* **Exercise prompt**
Copy each line of the entries that contains the word "this".

* **Data**
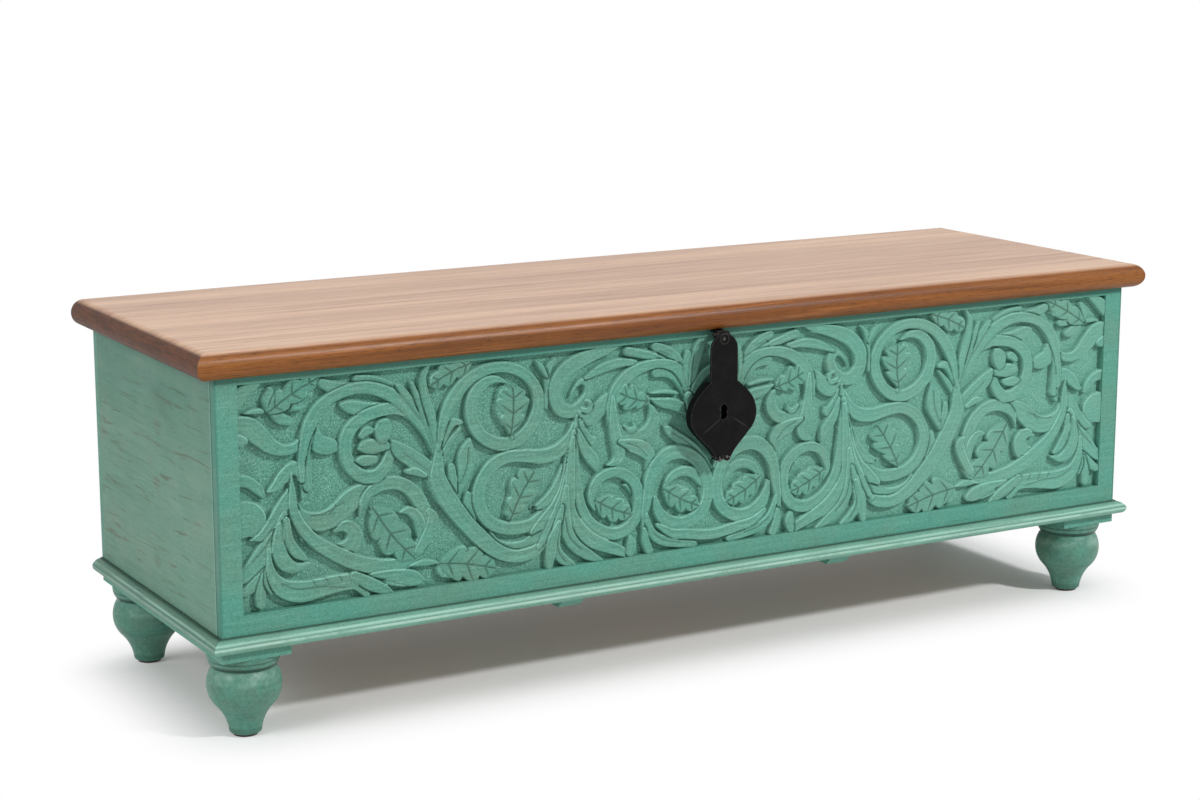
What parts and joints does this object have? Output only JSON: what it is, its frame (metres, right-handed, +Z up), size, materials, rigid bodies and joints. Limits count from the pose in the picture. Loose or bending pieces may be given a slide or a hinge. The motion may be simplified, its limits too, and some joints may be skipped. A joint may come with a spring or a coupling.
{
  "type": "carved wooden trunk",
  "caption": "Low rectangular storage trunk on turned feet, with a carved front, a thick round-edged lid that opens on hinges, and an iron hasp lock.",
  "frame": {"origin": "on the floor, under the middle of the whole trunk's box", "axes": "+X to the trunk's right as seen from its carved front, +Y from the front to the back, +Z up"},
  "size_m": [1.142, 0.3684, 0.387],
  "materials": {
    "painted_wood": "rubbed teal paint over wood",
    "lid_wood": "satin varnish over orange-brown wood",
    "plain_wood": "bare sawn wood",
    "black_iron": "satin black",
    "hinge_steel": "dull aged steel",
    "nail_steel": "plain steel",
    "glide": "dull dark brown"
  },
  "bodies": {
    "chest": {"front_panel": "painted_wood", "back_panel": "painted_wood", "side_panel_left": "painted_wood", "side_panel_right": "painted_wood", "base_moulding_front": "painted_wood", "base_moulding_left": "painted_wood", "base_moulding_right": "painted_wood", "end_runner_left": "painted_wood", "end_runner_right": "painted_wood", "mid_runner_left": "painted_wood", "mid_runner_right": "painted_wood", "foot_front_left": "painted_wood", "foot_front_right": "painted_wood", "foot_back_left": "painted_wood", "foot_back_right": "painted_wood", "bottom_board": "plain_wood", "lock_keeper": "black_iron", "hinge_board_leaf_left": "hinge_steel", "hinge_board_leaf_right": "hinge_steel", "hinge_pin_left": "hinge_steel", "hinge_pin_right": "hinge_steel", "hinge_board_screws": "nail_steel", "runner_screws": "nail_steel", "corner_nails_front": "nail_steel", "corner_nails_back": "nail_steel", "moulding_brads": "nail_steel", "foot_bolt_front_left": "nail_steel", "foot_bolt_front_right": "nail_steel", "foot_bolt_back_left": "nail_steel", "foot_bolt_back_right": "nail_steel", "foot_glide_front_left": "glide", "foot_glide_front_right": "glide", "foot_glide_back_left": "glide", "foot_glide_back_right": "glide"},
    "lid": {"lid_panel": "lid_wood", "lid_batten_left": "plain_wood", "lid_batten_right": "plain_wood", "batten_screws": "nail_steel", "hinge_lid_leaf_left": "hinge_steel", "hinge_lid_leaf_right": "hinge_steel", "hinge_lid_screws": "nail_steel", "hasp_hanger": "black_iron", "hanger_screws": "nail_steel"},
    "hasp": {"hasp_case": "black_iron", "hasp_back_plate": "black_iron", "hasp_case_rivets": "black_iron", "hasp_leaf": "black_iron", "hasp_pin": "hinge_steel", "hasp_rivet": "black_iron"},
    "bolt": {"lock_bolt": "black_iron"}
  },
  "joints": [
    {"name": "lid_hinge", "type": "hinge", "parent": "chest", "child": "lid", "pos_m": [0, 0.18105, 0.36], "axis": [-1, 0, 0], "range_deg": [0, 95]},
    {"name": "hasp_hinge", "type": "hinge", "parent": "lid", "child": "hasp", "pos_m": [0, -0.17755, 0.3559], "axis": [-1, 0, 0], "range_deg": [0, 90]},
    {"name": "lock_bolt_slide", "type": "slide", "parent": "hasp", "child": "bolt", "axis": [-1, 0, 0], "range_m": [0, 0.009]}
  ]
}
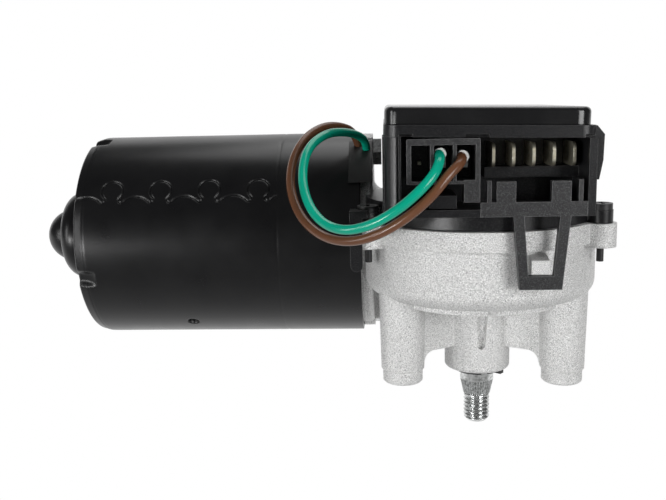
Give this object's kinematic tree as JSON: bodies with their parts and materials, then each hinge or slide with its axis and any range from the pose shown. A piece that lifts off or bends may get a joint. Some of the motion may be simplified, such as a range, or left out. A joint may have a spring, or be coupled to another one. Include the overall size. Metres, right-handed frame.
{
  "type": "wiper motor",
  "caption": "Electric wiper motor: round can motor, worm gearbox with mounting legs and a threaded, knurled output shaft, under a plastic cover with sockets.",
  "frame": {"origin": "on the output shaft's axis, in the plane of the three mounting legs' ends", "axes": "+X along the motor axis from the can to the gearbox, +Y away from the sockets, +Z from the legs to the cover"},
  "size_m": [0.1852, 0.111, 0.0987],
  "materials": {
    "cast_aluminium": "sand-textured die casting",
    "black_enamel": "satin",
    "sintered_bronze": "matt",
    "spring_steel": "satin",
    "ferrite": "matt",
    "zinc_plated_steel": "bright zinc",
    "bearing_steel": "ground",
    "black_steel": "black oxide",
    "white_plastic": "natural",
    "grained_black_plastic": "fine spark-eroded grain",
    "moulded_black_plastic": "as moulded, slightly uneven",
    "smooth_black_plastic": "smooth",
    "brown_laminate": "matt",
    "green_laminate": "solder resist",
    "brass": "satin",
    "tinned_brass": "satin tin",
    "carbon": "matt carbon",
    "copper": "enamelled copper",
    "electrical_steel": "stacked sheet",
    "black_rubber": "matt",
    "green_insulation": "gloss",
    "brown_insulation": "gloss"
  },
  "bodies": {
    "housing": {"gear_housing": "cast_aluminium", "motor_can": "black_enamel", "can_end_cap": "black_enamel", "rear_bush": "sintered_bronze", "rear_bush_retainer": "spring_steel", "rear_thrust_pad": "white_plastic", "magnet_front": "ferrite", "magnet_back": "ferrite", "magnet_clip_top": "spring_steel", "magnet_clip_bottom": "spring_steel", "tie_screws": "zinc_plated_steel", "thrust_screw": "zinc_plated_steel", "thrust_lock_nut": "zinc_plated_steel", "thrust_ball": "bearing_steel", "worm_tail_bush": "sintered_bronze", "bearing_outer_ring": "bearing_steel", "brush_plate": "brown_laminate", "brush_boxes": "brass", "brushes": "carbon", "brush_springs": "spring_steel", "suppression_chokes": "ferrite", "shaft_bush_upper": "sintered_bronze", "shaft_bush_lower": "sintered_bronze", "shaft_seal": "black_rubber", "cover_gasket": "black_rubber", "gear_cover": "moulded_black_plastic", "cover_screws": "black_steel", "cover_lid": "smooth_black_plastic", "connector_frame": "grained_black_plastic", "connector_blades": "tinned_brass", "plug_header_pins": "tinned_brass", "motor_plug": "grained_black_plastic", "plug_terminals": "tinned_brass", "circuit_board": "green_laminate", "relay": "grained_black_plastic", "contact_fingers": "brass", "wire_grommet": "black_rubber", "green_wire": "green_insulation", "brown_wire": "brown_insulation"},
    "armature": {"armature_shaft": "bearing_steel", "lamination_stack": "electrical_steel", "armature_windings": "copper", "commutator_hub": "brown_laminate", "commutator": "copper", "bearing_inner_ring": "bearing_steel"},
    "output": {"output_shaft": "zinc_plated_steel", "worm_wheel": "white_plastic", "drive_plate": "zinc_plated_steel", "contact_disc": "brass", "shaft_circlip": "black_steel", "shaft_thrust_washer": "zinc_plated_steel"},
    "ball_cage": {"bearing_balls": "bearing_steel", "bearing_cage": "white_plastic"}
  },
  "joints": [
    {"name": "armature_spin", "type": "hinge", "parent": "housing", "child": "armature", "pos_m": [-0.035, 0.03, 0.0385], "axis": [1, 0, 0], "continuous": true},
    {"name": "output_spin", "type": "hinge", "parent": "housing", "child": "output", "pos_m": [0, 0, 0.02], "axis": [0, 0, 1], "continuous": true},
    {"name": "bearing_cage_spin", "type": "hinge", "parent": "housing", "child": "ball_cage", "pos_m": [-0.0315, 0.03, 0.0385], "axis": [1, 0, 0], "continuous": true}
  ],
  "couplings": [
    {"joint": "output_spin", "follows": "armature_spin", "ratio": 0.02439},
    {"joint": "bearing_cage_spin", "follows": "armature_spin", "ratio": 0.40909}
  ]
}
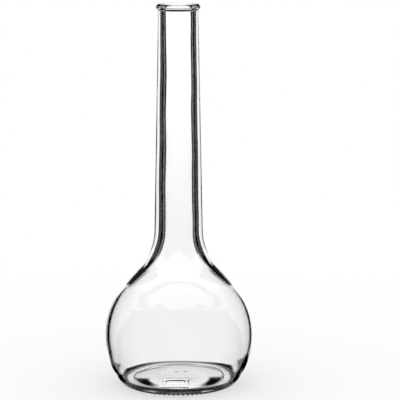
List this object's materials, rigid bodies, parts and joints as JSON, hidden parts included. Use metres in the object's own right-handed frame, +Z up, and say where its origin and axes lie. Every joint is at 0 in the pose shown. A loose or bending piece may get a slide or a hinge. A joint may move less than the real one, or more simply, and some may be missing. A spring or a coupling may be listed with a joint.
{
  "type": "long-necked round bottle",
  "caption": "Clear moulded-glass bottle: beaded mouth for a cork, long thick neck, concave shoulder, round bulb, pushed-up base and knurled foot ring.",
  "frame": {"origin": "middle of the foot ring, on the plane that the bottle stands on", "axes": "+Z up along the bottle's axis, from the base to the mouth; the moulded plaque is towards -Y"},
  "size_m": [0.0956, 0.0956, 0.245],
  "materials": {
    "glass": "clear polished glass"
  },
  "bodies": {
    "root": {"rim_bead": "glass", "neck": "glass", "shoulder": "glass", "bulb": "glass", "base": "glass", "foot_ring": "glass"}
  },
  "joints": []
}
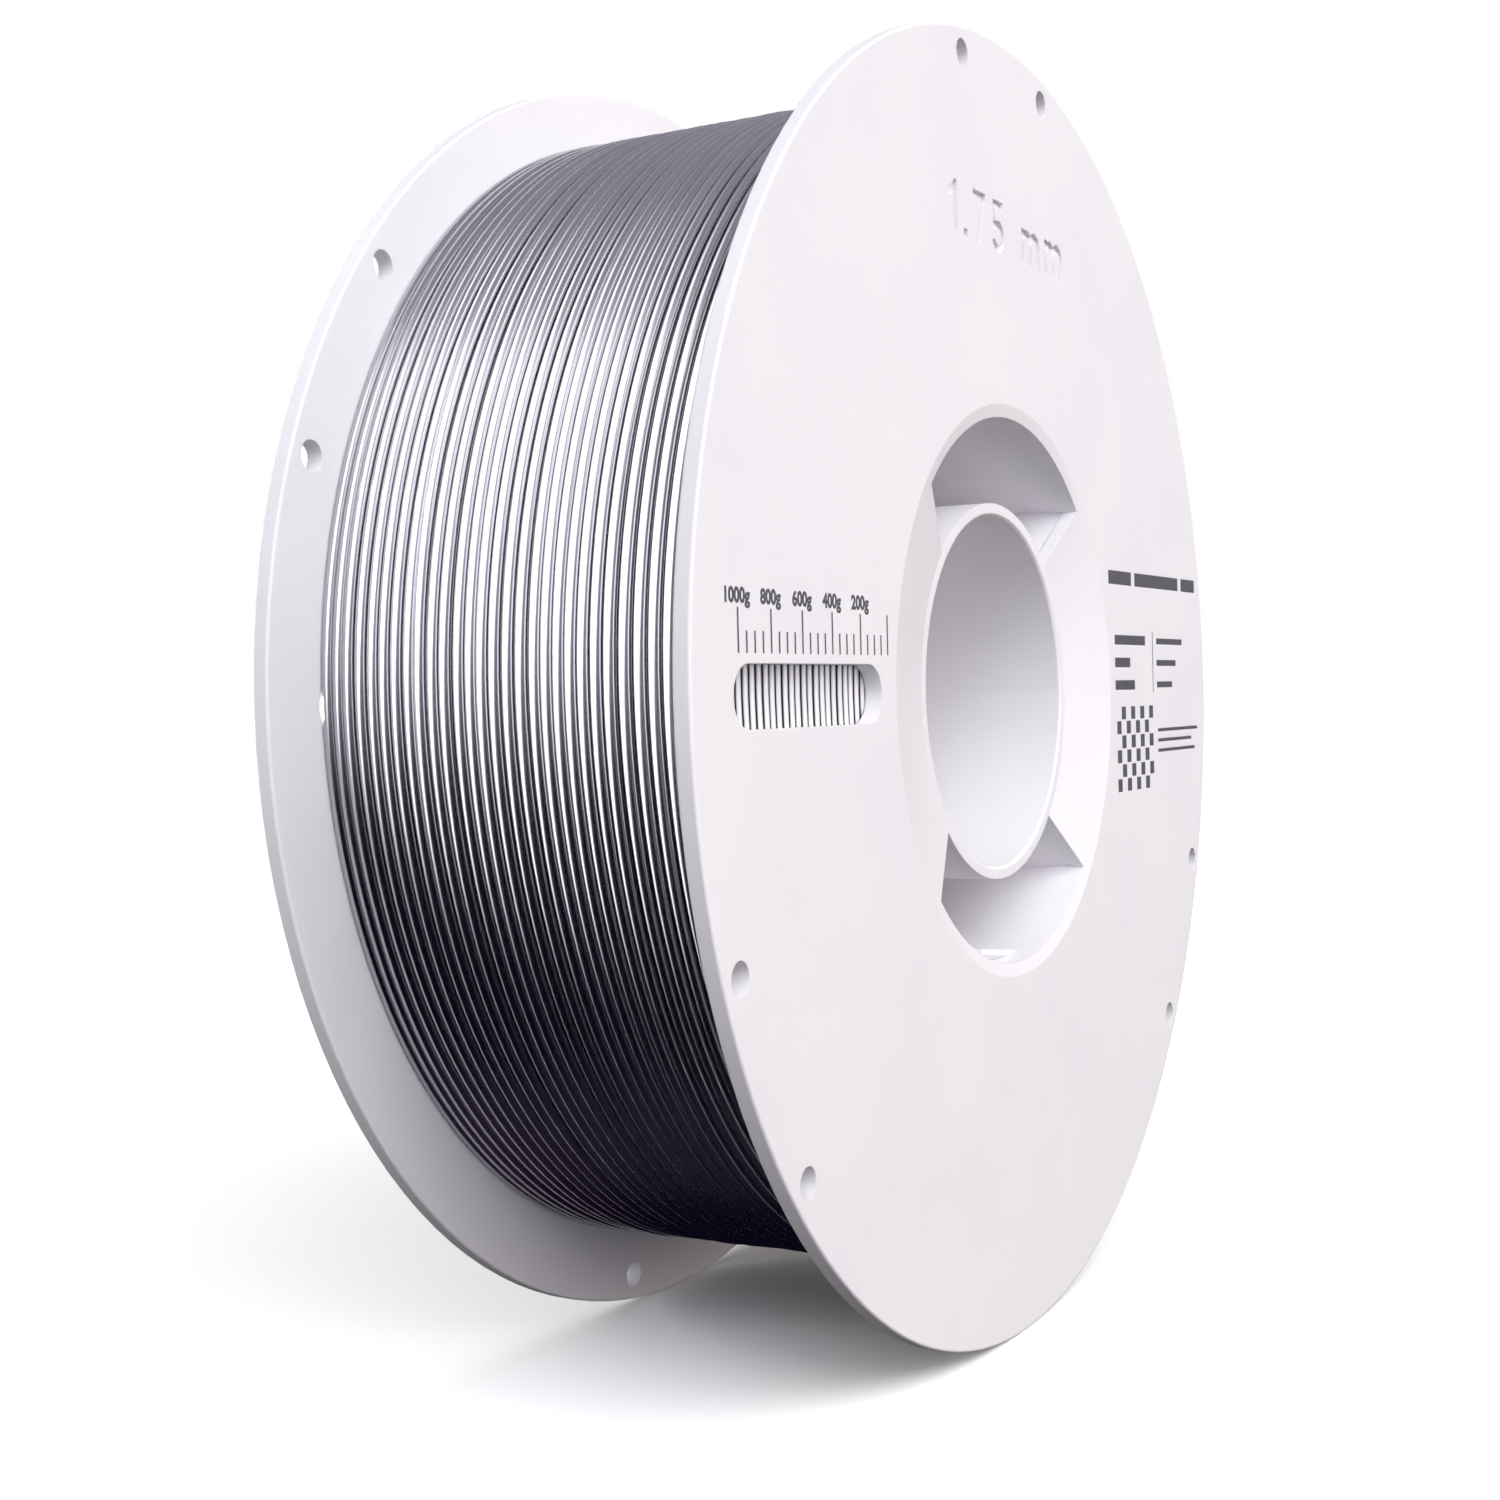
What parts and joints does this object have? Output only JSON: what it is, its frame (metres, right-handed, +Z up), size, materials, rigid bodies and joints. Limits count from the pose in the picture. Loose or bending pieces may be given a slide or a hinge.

* **Reply**
What parts and joints does this object have? Output only JSON: what it is, its frame (metres, right-handed, +Z up), size, materials, rigid bodies and joints. Limits count from the pose in the picture. Loose or bending pieces may be given a slide or a hinge. The motion may be simplified, its limits too, and some joints may be skipped. A joint may come with a spring or a coupling.
Give this object's kinematic tree as JSON: bodies with their parts and materials, then each hinge or slide with its axis and any range from the pose shown. A piece that lifts off or bends may get a joint. Some of the motion may be simplified, such as a range, or left out. A joint may have a spring, or be coupled to another one. Include the overall size. Metres, right-handed frame.
List this object's materials, rigid bodies, parts and joints as JSON, hidden parts included. Use metres in the object's own right-handed frame, +Z up, and say where its origin and axes lie. Every joint is at 0 in the pose shown. A loose or bending piece may get a slide or a hinge. A joint may move less than the real one, or more simply, and some may be missing. A spring or a coupling may be listed with a joint.
What parts and joints does this object have? Output only JSON: what it is, its frame (metres, right-handed, +Z up), size, materials, rigid bodies and joints. Limits count from the pose in the picture. Loose or bending pieces may be given a slide or a hinge.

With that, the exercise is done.